The issue of energy was also the subject of discussions between Presidents Lula and Bush. And this is certainly a field in which Brazil and the United States can do a lot together. Particularly in the context of the uncertainties that haunt the oil and the gas markets, it comes as an opportunity for the two nations—that account for approximately 70 percent of the global production of ethanol—to work towards the creation of a world market for this source of energy, in whose production Brazil is recognized as a paradigmatic case. The development of a global market for ethanol would reduce, for all countries involved, dependence on imported oil, with very positive environmental consequences. The achievement of such a goal, as I have been telling my American interlocutors, both in government and in the private sector, would require a consistent Brazil-US partnership, inter alia, in designing compatible regulatory frameworks, in developing technical cooperation programs (including for joint research), in promoting ethanol production and consumption in third markets and in enhancing ethanol trading in relevant commodity-marketplaces (NYBOT, CBOT and so on). We have to move hand in hand. At this juncture, the trade barriers imposed by the United States on ethanol imported from Brazil are, with all due respect, counterproductive.

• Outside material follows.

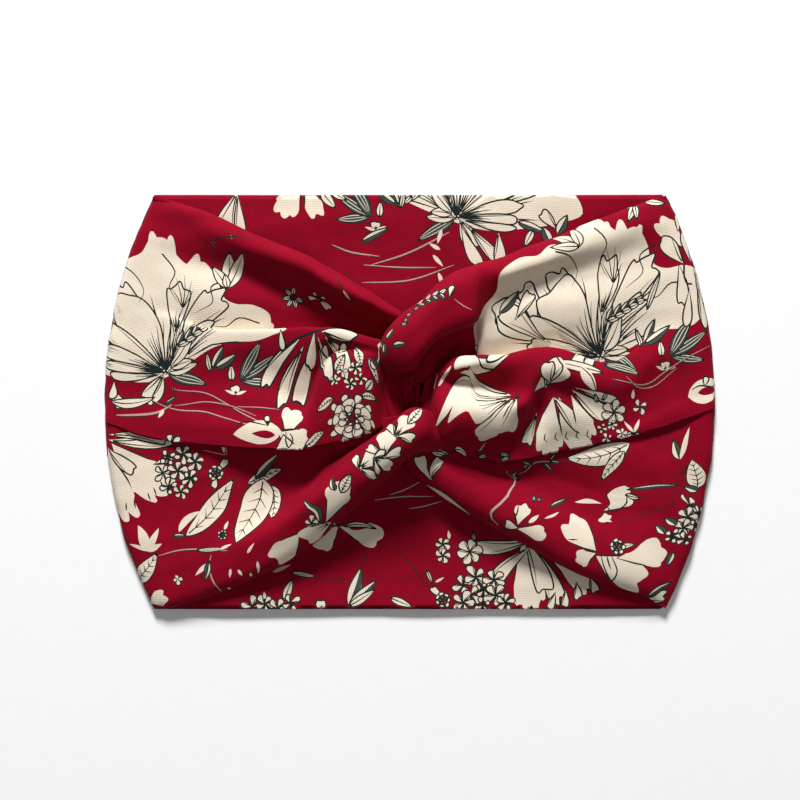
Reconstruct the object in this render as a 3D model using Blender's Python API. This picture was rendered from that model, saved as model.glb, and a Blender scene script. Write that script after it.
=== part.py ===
"""Knotted headband, lying flat: a flat back tube and two interlocked front loops.

Metres, +Z up. The band lies on the plane Z = 0 with its knot up. X runs along the
band's flat length, Y across its width, and the origin is under the middle of the band.

The front is two folded tubes of jersey, each bent into a U and hooked through the other.
The left loop opens to -X and the right loop opens to +X. Each has an upper leg, on the
+Y side, whose lower edge lies over its lower leg. At the top crossing the right loop
lies over the left one, and at the bottom crossing it lies under it.
"""

import math

import bpy
from mathutils import Vector

MM = 0.001

# Flat size of the band
LENGTH = 240 * MM              # side edge to side edge, at the middle of the width
WIDTH = 163 * MM               # top fold to bottom fold
CORNER_X = 100.5 * MM          # the top and bottom edges end here
PANEL_THICKNESS = 1.8 * MM     # two layers of jersey
PANEL_ROUNDING = 0.5 * MM
GAP = 0.3 * MM                 # clearance between pieces that touch on the real band

# Side seams: the allowances of panel and loops, overlocked together inside the opening
SIDE_SEAM_WIDTH = 7 * MM
SIDE_SEAM_INSET = 1.2 * MM
SIDE_SEAM_THICKNESS = 1.6 * MM
SIDE_SEAM_END = 4 * MM         # it stops this far short of the top and bottom folds

# Closing seams: the line of stitches that closes each tube along its hidden face
TUBE_SEAM_WIDTH = 3 * MM
TUBE_SEAM_THICKNESS = 0.4 * MM
TUBE_SEAM_CLEAR_OF_SIDE = 12 * MM

RING_POINTS = 20               # round the section of a loop
RINGS_PER_STATION = 5
SIDE_SEGMENTS = 28             # along each side edge

# Stations of each loop, from the side end of its upper leg, round the bend, to the side
# end of its lower leg. Each is the outer edge (x, y, z), the inner edge (x, y, z) and the
# thickness there, in millimetres. z is the middle of the thickness.
LEFT_STATIONS = (
    ((-100.5, 81.0, 5.2), (-119.6, -6.0, 7.8), 1.8),
    ((-70.0, 69.0, 9.0), (-84.0, -12.0, 12.4), 2.4),
    ((-34.0, 52.0, 12.0), (-42.0, -15.0, 19.0), 4.0),
    ((-16.0, 42.0, 13.0), (-21.0, 4.0, 14.5), 6.0),
    ((-2.0, 35.0, 13.4), (-7.0, 14.0, 13.2), 7.0),
    ((20.0, 28.0, 13.2), (8.0, 12.5, 13.2), 6.5),
    ((33.5, 12.0, 13.4), (14.0, 8.5, 13.2), 6.5),
    ((33.0, -4.0, 15.0), (14.0, 2.0, 15.0), 6.5),
    ((20.0, -17.0, 18.8), (8.0, -3.5, 18.8), 6.5),
    ((-1.0, -24.5, 22.6), (-5.0, -1.5, 22.6), 7.0),
    ((-13.0, -34.0, 21.5), (-17.0, -9.0, 21.0), 6.5),
    ((-29.0, -48.0, 16.5), (-33.0, -13.0, 15.0), 5.0),
    ((-50.0, -64.5, 10.5), (-54.0, -8.0, 10.0), 3.0),
    ((-72.0, -75.0, 8.0), (-84.0, -3.0, 7.6), 2.4),
    ((-100.5, -81.0, 5.2), (-119.7, 4.0, 5.2), 1.8),
)
RIGHT_STATIONS = (
    ((100.5, 81.0, 5.2), (119.9, -3.0, 7.8), 1.8),
    ((74.0, 72.0, 9.5), (80.0, -15.0, 12.8), 2.4),
    ((44.0, 57.0, 16.5), (50.0, -21.0, 20.0), 3.5),
    ((20.0, 43.0, 22.0), (23.0, -16.0, 26.2), 4.5),
    ((-2.0, 36.0, 23.6), (9.0, 6.0, 25.4), 6.5),
    ((-9.5, 16.0, 22.5), (6.5, 5.0, 21.5), 6.0),
    ((-10.5, 4.0, 14.5), (5.5, 2.5, 16.0), 6.0),
    ((-9.5, -12.0, 13.2), (8.0, -1.0, 13.2), 6.0),
    ((-2.0, -25.0, 12.6), (13.0, -11.0, 12.2), 5.0),
    ((19.0, -41.0, 12.0), (31.0, -17.0, 11.4), 4.0),
    ((43.0, -56.0, 10.6), (54.0, -12.0, 11.6), 3.0),
    ((74.0, -73.0, 8.0), (86.0, -5.0, 7.6), 2.4),
    ((100.5, -81.0, 5.2), (119.8, 6.0, 5.2), 1.8),
)

CRIMSON = (0.42, 0.012, 0.045, 1.0)
DARK_CRIMSON = (0.20, 0.006, 0.025, 1.0)


def clear_scene():
    for item in list(bpy.data.objects):
        bpy.data.objects.remove(item, do_unlink=True)


def fabric(name, color, roughness):
    material = bpy.data.materials.new(name)
    material.use_nodes = True
    shader = material.node_tree.nodes["Principled BSDF"]
    shader.inputs["Base Color"].default_value = color
    shader.inputs["Roughness"].default_value = roughness
    shader.inputs["Metallic"].default_value = 0.0
    return material


def add_mesh(name, points, faces, material):
    mesh = bpy.data.meshes.new(name)
    mesh.from_pydata(points, [], faces)
    mesh.update()
    mesh.materials.append(material)
    piece = bpy.data.objects.new(name, mesh)
    bpy.context.collection.objects.link(piece)
    return piece


def side_x(y):
    """Half length of the band at height y: an arc through the corners and the middle."""
    half_chord = WIDTH / 2
    rise = LENGTH / 2 - CORNER_X
    radius = (half_chord ** 2 + rise ** 2) / (2 * rise)
    return LENGTH / 2 - radius + math.sqrt(radius ** 2 - y ** 2)


def spline(values, position):
    """Catmull-Rom curve through a list of vectors, position from 0 to len - 1."""
    last = len(values) - 1
    index = min(int(position), last - 1)
    t = position - index
    before = values[max(index - 1, 0)]
    start = values[index]
    end = values[index + 1]
    after = values[min(index + 2, last)]
    return 0.5 * ((2 * start) + (end - before) * t
                  + (2 * before - 5 * start + 4 * end - after) * t ** 2
                  + (3 * start - before - 3 * end + after) * t ** 3)


def loop_frame(stations, position):
    """Outer edge, inner edge and thickness of a loop at one place along it, in metres."""
    outer = spline([Vector(station[0]) for station in stations], position) * MM
    inner = spline([Vector(station[1]) for station in stations], position) * MM
    thick = spline([Vector((station[2], 0, 0)) for station in stations], position).x * MM
    return outer, inner, thick


def loop_point(stations, position, across, height):
    """A point on a loop: across runs from 0 at the outer edge to 1 at the inner edge.

    height runs from -1 on the under face to 1 on the upper one. Close to the band's side
    edges the straight section bows out to follow the rounded outline.
    """
    outer, inner, thick = loop_frame(stations, position)
    point = outer.lerp(inner, across)
    last = len(stations) - 1
    nearness = max(0.0, 1.0 - min(position, last - position))
    bow = side_x(point.y) - abs(point.x) if nearness > 0 else 0.0
    point.x += math.copysign(max(bow, 0.0) * nearness ** 2, point.x)
    point.z += height * thick / 2
    return point


def loop_ring(stations, position):
    """The closed section of a loop: flat faces with rounded edges."""
    ring = []
    for step in range(RING_POINTS):
        angle = 2 * math.pi * (step + 0.5) / RING_POINTS
        across = 0.5 - 0.5 * math.copysign(abs(math.cos(angle)) ** 0.9, math.cos(angle))
        height = math.copysign(abs(math.sin(angle)) ** 0.35, math.sin(angle))
        ring.append(loop_point(stations, position, across, height))
    return ring


def skin(rings):
    """Faces of a tube through equal rings, closed by a flat fan at each end."""
    count = len(rings[0])
    points = [point for ring in rings for point in ring]
    faces = []
    for row in range(len(rings) - 1):
        for column in range(count):
            beside = (column + 1) % count
            low = row * count
            faces.append((low + column, low + beside, low + count + beside, low + count + column))
    faces.append(tuple(reversed(range(count))))
    faces.append(tuple(range(len(points) - count, len(points))))
    return points, faces


def outward(points, faces):
    """The same faces, turned over if the solid is inside out."""
    volume = 0.0
    for face in faces:
        first = points[face[0]]
        for one, two in zip(face[1:-1], face[2:]):
            volume += first.dot(points[one].cross(points[two]))
    return faces if volume > 0 else [tuple(reversed(face)) for face in faces]


def sweep(name, rings, material):
    points, faces = skin(rings)
    return add_mesh(name, points, outward(points, faces), material)


def make_loop(name, stations, material):
    count = (len(stations) - 1) * RINGS_PER_STATION
    rings = [loop_ring(stations, step / RINGS_PER_STATION) for step in range(count + 1)]
    return sweep(name, rings, material)


def make_loop_seam(name, stations, material):
    """The stitched line under the middle of a loop, clear of the side seams."""
    last = len(stations) - 1
    samples = last * RINGS_PER_STATION
    rings = []
    for step in range(samples + 1):
        position = last * step / samples
        middle = loop_point(stations, position, 0.5, 0)
        if side_x(middle.y) - abs(middle.x) < TUBE_SEAM_CLEAR_OF_SIDE:
            continue
        outer, inner, thick = loop_frame(stations, position)
        direction = (inner - outer).normalized()
        top = middle - Vector((0, 0, thick / 2 + GAP))
        bottom = top - Vector((0, 0, TUBE_SEAM_THICKNESS))
        half = direction * TUBE_SEAM_WIDTH / 2
        rings.append([top - half, top + half, bottom + half, bottom - half])
    return sweep(name, rings, material)


def make_back_panel(material):
    """A barrel-shaped flat tube: straight folded top and bottom edges, bowed sides."""
    outline = []
    for side in (1, -1):
        for step in range(SIDE_SEGMENTS + 1):
            y = side * WIDTH * (step / SIDE_SEGMENTS - 0.5)
            outline.append((side * side_x(y), y))
    count = len(outline)
    points = [Vector((x, y, 0)) for x, y in outline]
    points += [Vector((x, y, PANEL_THICKNESS)) for x, y in outline]
    faces = [tuple(range(count - 1, -1, -1)), tuple(range(count, 2 * count))]
    for index in range(count):
        beside = (index + 1) % count
        faces.append((index, beside, count + beside, count + index))
    panel = add_mesh("back_panel", points, outward(points, faces), material)
    rounding = panel.modifiers.new("folded edges", "BEVEL")
    rounding.width = PANEL_ROUNDING
    rounding.segments = 2
    rounding.limit_method = "ANGLE"
    rounding.angle_limit = math.radians(60)
    return panel


def make_side_seam(name, side, material):
    """The overlocked allowances that run down one side edge, between front and back."""
    low = PANEL_THICKNESS + GAP
    high = low + SIDE_SEAM_THICKNESS
    reach = WIDTH / 2 - SIDE_SEAM_END
    rings = []
    for step in range(SIDE_SEGMENTS + 1):
        y = reach * (2 * step / SIDE_SEGMENTS - 1)
        outer_x = side * (side_x(y) - SIDE_SEAM_INSET)
        inner_x = side * (side_x(y) - SIDE_SEAM_INSET - SIDE_SEAM_WIDTH)
        rings.append([Vector((outer_x, y, low)), Vector((inner_x, y, low)),
                      Vector((inner_x, y, high)), Vector((outer_x, y, high))])
    return sweep(name, rings, material)


def make_back_panel_seam(material):
    """The stitched line that closes the back tube, along the face towards the head."""
    low = PANEL_THICKNESS + GAP
    high = low + TUBE_SEAM_THICKNESS
    half = TUBE_SEAM_WIDTH / 2
    reach = LENGTH / 2 - TUBE_SEAM_CLEAR_OF_SIDE
    rings = []
    for x in (-reach, reach):
        rings.append([Vector((x, -half, low)), Vector((x, half, low)),
                      Vector((x, half, high)), Vector((x, -half, high))])
    return sweep("back_panel_seam", rings, material)


def add_body(name, pieces):
    """An empty at the origin, on the slide's axis, that carries the pieces of one body."""
    body = bpy.data.objects.new(name, None)
    bpy.context.collection.objects.link(body)
    for piece in pieces:
        piece.parent = body


def main():
    clear_scene()
    jersey = fabric("printed_jersey", CRIMSON, 0.85)
    thread = fabric("seam_thread", DARK_CRIMSON, 0.9)
    back = [
        make_back_panel(jersey),
        make_back_panel_seam(thread),
        make_side_seam("left_side_seam", -1, thread),
        make_side_seam("right_side_seam", 1, thread),
    ]
    front = [
        make_loop("left_loop", LEFT_STATIONS, jersey),
        make_loop("right_loop", RIGHT_STATIONS, jersey),
        make_loop_seam("left_loop_seam", LEFT_STATIONS, thread),
        make_loop_seam("right_loop_seam", RIGHT_STATIONS, thread),
    ]
    add_body("back_body", back)
    add_body("front_body", front)


main()
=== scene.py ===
"""Knotted headband: the looks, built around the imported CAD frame.

Each piece of jersey starts as a net of points, which is refined into a fine grid and given
flat coordinates, as if it were laid out on a table. The print is drawn in those coordinates
and cut into real faces, which are then lifted onto the folded grid.
"""
import math
import random

import bmesh
import bpy
import numpy as np
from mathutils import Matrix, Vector, noise
from mathutils.bvhtree import BVHTree
from mathutils.geometry import delaunay_2d_cdt


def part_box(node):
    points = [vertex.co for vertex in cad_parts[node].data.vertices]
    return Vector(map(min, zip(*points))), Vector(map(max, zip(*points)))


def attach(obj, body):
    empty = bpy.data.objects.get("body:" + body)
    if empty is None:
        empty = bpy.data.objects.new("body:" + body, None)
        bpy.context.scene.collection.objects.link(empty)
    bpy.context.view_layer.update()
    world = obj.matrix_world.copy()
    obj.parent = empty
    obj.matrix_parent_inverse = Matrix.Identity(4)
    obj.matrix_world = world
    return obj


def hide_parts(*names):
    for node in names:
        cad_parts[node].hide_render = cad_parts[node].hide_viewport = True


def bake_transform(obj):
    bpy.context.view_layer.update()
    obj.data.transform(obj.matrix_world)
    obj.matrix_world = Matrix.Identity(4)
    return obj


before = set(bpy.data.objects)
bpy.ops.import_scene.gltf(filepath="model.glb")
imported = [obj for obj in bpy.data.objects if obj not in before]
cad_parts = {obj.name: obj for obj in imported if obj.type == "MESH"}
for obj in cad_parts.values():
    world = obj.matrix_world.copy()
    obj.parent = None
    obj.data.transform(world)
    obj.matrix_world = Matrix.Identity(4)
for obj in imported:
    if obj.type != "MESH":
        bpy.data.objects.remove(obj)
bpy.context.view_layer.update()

MM = 0.001
LOWEST = 0.05      # mm above the table for the back cloth's lower face
UV_MM = 100.0      # mm of cloth in one unit of its UV map
EDGE_LEVEL = 2.4   # mm above the table where the cloths meet in a side seam
GRID_STEP = 1.6    # mm between neighbouring points of a loop's grid
HEM_LEVEL = 2.6    # mm above the table that a loop's hem turns down towards
BACK_THICKNESS = 1.6       # mm of the flattened back tube
LOOP_THICKNESS = 1.5       # mm of a flattened loop, where it isn't bunched up
BUNCHED = 0.8      # mm between grid columns, below which the cloth counts as bunched up
SMALL = 1e-9       # keeps divisions by a length away from zero

# ---------------------------------------------------------------- the band's outline
PANEL_LOW, PANEL_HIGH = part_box("back_panel")
HALF_LENGTH = PANEL_HIGH[0]
HALF_WIDTH = PANEL_HIGH[1]
CORNER_X = 100.5 * MM


def side_x(y):
    """Half length of the band at height y: an arc through the corners and the middle."""
    rise = HALF_LENGTH - CORNER_X
    radius = (HALF_WIDTH ** 2 + rise ** 2) / (2 * rise)
    return HALF_LENGTH - radius + np.sqrt(radius ** 2 - np.square(y))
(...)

In light of the broader energy equation, there are valid reasons, in my understanding, for the US to revise the burden represented by the specific duty of 54 cents it imposes on each gallon of ethanol imported from my country, on top of a 2.5 percent ad valorem tariff. Given the magnitude of the US market for ethanol, trade liberalization would undoubtedly prove complementary to domestic US production.
To sum up, the main message I wish to convey is that Brazil and the United States are deepening their relationship on the basis of an increasingly dynamic strategic dialogue. Our relations are gaining in agility and scope. They have been capable of producing beneficial effects not only bilaterally and regionally, but also in other continents and with regard to a variety of topics on the global agenda.